There's no question that we live in the world where LLM AI was involved in finding the copy fail vulnerability at this specific time, and it's completely normal for people to see a vulnerability and then look closer and find related vulnerabilities or a deeper root cause, but there's no need to adopt an extreme "without AI LLM we don't find these vulnerabilities" position.
That is a very difficult fact pattern to which to attach the conclusion "LLMs have sabotaged security research" (my paraphrase).
Also I see you jumping around a lot to the defense of LLMs when I don’t think anyone is really attacking them. Maybe cool it a bit.
So like I said, just chill out.
Is there a counterfactual where you would say it explored well enough, besides both vulnerabilities published as one?
If there's a root cronjob that runs a world readable binary, you could modify it in the page cache and exploit it that way.
Modifying the page cache is a really strong primitive with countless ways to exploit it.
So it seems surprising to me that you can call it when the out fd is not writable?

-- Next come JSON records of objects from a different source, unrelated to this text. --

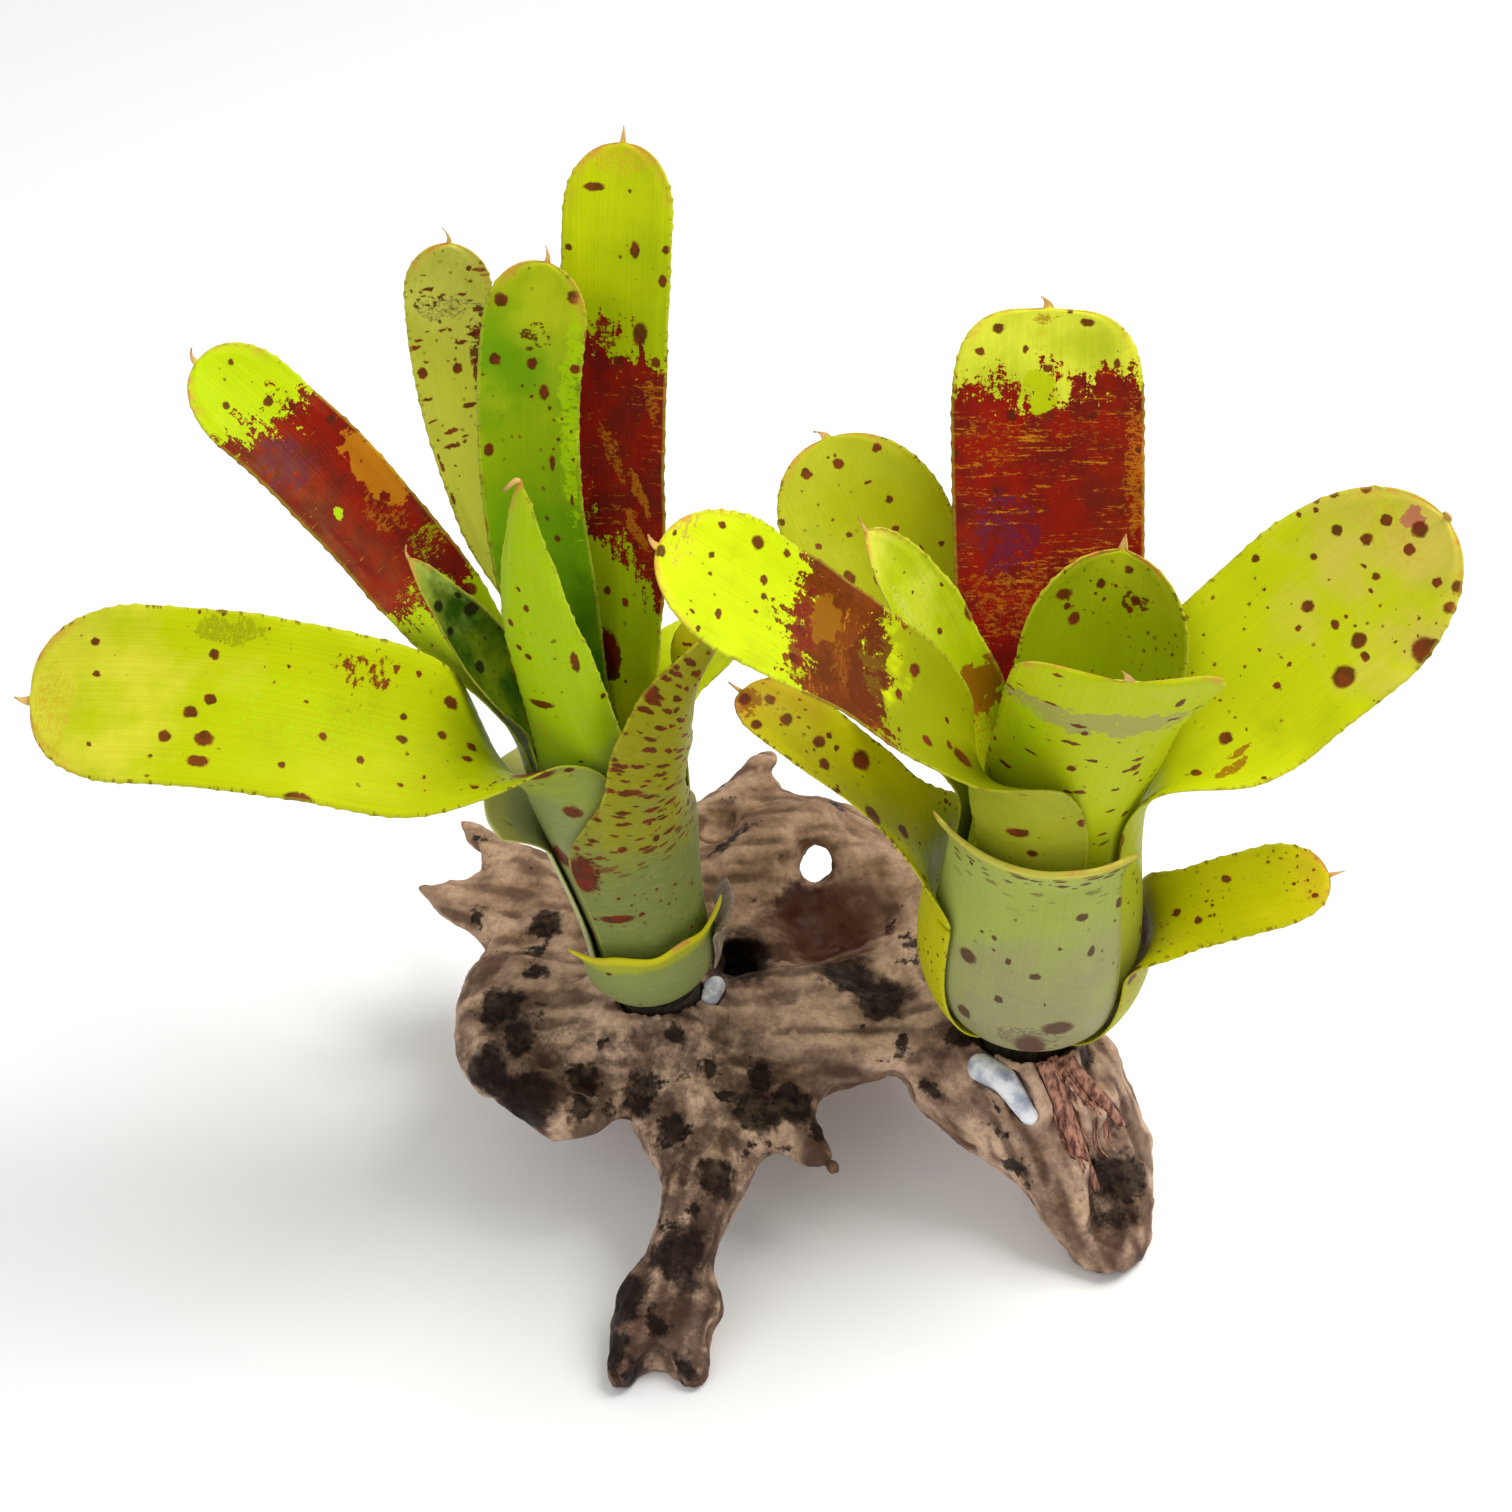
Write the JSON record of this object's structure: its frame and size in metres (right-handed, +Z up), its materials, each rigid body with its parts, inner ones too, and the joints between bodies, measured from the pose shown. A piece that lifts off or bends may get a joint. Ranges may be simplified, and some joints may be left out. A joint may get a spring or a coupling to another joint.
{
  "type": "neoregelia bromeliad rosettes mounted on driftwood",
  "caption": "Small neoregelia rosettes with spotted and red-banded strap leaves over nested leaf sheaths, held by roots and glue on a hollowed driftwood piece that stands on its feet.",
  "frame": {"origin": "on the surface that the driftwood stands on, under the middle of the whole object's box", "axes": "+Z up; +X to the right along the row of the plants, the longest way across; -Y towards the side that the picture shows"},
  "size_m": [0.2636, 0.1448, 0.2136],
  "materials": {
    "driftwood_brown": "weathered, blotched dark, damp in places",
    "stem_brown": "dull, fibrous",
    "root_brown": "dull, fibrous",
    "glue_pale": "glossy",
    "bract_papery": "dry, papery",
    "leaf_green": "waxy yellow-green with maroon spots",
    "leaf_banded": "waxy, yellow-green with a dark red band"
  },
  "bodies": {
    "root": {"driftwood": "driftwood_brown", "left_stem": "stem_brown", "right_stem": "stem_brown", "right_roots": "root_brown", "right_glue": "glue_pale", "left_glue": "glue_pale", "left_dried_bract": "bract_papery", "left_leaf_trimmed_base": "leaf_green", "left_leaf_folded_right": "leaf_green", "left_leaf_outer_sheath": "leaf_green", "left_leaf_right_back": "leaf_green", "left_leaf_front_long": "leaf_green", "left_leaf_banded_side": "leaf_banded", "left_leaf_tall_banded": "leaf_banded", "left_leaf_front_curled": "leaf_green", "left_leaf_narrow_back": "leaf_green", "left_leaf_inner_left": "leaf_green", "left_leaf_centre": "leaf_green", "right_leaf_low_side": "leaf_green", "right_leaf_low_left": "leaf_green", "right_leaf_trimmed_front": "leaf_green", "right_leaf_wide_side": "leaf_green", "right_leaf_banded_left": "leaf_banded", "right_leaf_front_cup": "leaf_green", "right_leaf_back_round": "leaf_green", "right_leaf_tall_banded": "leaf_banded", "right_leaf_inner_left": "leaf_green", "right_leaf_centre": "leaf_green"}
  },
  "joints": []
}
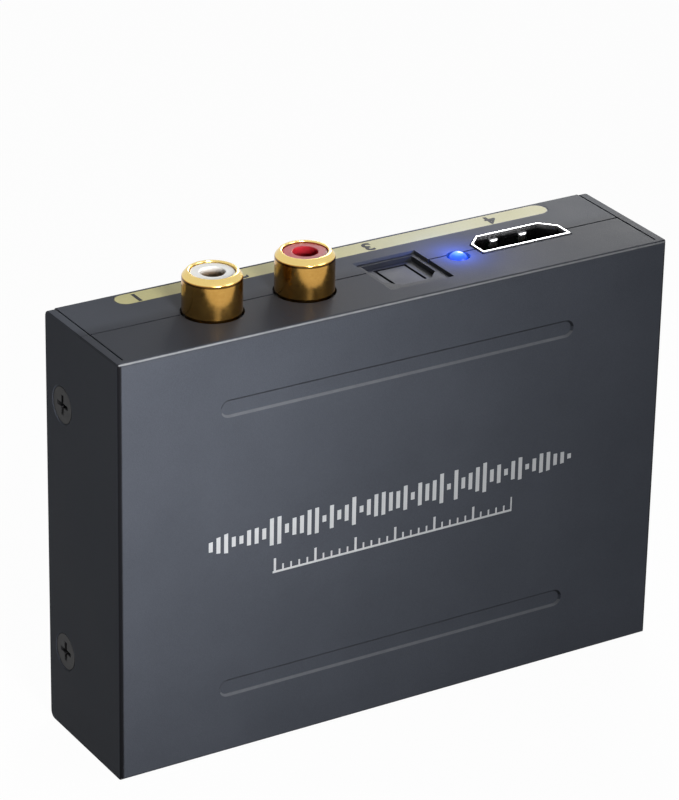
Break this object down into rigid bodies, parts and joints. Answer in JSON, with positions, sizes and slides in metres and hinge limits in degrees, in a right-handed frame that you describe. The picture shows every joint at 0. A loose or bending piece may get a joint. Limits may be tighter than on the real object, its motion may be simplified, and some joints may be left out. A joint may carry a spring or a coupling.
{
  "type": "hdmi audio extractor",
  "caption": "Slim folded-sheet box with gold phono jacks, a shuttered optical socket, a lamp and a video socket on one edge; video in, power inlet and mode switch opposite.",
  "frame": {"origin": "middle of the case's footprint at the level of the input panel, on which the case stands", "axes": "+X along the width to the video output side, +Y from the printed front face to the back plate, +Z from the input panel up to the output panel"},
  "size_m": [0.088, 0.021, 0.069],
  "materials": {
    "case_paint": "fine satin powder coat, slate black",
    "black_screws": "black oxide",
    "label_foil": "pale gold foil label, satin",
    "gold_plate": "gold plating, polished",
    "tinned_steel": "tinned sheet, satin",
    "white_plastic": "glossy moulded insert",
    "red_plastic": "glossy moulded insert",
    "black_plastic": "moulded glass-filled plastic",
    "chip_plastic": "fine matt epoxy",
    "phenolic": "pressed laminate",
    "board_laminate": "green solder resist over glass laminate",
    "lamp_glow": "clear epoxy lens, lit blue",
    "can_aluminium": "drawn can, bright",
    "ceramic_tan": "sintered chip body",
    "ferrite_grey": "pressed ferrite"
  },
  "bodies": {
    "case": {"cover_shell": "case_paint", "base_shell": "case_paint", "case_screws": "black_screws", "output_label_strip": "label_foil", "input_label_strip": "label_foil", "main_board": "board_laminate", "board_standoffs": "gold_plate", "board_screws": "tinned_steel", "phono_left_barrel": "gold_plate", "phono_left_insert": "white_plastic", "phono_left_contact": "gold_plate", "phono_left_body": "black_plastic", "phono_left_ground_terminal": "tinned_steel", "phono_right_barrel": "gold_plate", "phono_right_insert": "red_plastic", "phono_right_contact": "gold_plate", "phono_right_body": "black_plastic", "phono_right_ground_terminal": "tinned_steel", "optical_housing": "black_plastic", "optical_shutter_spring": "tinned_steel", "optical_emitter": "chip_plastic", "optical_emitter_leads": "tinned_steel", "lamp_lens": "lamp_glow", "lamp_leads": "tinned_steel", "video_out_shell": "tinned_steel", "video_out_insulator": "black_plastic", "video_out_contacts": "gold_plate", "video_in_shell": "tinned_steel", "video_in_insulator": "black_plastic", "video_in_contacts": "gold_plate", "inlet_housing": "black_plastic", "inlet_pin": "tinned_steel", "inlet_spring_contact": "tinned_steel", "switch_frame": "tinned_steel", "switch_base": "phenolic", "switch_terminals": "tinned_steel", "main_chip": "chip_plastic", "audio_chip": "chip_plastic", "audio_chip_legs": "tinned_steel", "memory_chip": "chip_plastic", "memory_chip_legs": "tinned_steel", "regulators": "chip_plastic", "regulator_legs": "tinned_steel", "crystal_can": "can_aluminium", "power_inductor": "ferrite_grey", "capacitor_cans": "can_aluminium", "capacitor_bases": "black_plastic", "chip_capacitors": "ceramic_tan", "chip_resistors": "chip_plastic"},
    "shutter": {"optical_shutter": "black_plastic"},
    "mode_knob": {"switch_knob": "black_plastic", "switch_wiper": "gold_plate"}
  },
  "joints": [
    {"name": "optical_shutter_hinge", "type": "hinge", "parent": "case", "child": "shutter", "pos_m": [0.0056, -0.0054, 0.0616], "axis": [-1, 0, 0], "range_deg": [0, 88], "stiffness_Nm_per_rad": 0.0002, "springref_deg": -20.05, "deforming": ["optical_shutter_spring"]},
    {"name": "mode_switch_slide", "type": "slide", "parent": "case", "child": "mode_knob", "axis": [1, 0, 0], "range_m": [-0.0022, 0.0022]}
  ]
}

But I didn't retain the information about the vulnerability, so I'm missing something. There was something about copy on write, IIRC?
Also, NB, I said permission check, not mode check. The input fd to splice can and will be open for only reading quite often. Doesn't mean the kernel can't still do a write permission check.
(Except I didn't say that here. Oops. Getting confused with my posts.)
But splice is a more or less a generalization of sendfile, and sendfile is often used for webserving where the serving process does not have ownership of the documents it is serving. It doesn't make sense to limit splice such that it can't do the task it was built for. Maybe splice should just not write to the input fd? :P
Not really, splice(2) is actually more limited, it's an optimisation for reading and writing data between files and pipes without needing to make copies.
sendfile(2) works with any fds because it just exists to remove a fair bit of the copy overhead when doing a userspace read/write loop, but it does actually do a copy.
But apparently we can't be trusted with the page cache…
Maybe the kernel using supervisor-read-only flags could be made to work, only issue then is what happens if something does in fact need to write…
That's why is very very important to just step out and use saved time to go for a walk, to a park, sit on a bench, listen do birds, close eyes and zoom out.
The state we are in is actually brilliant.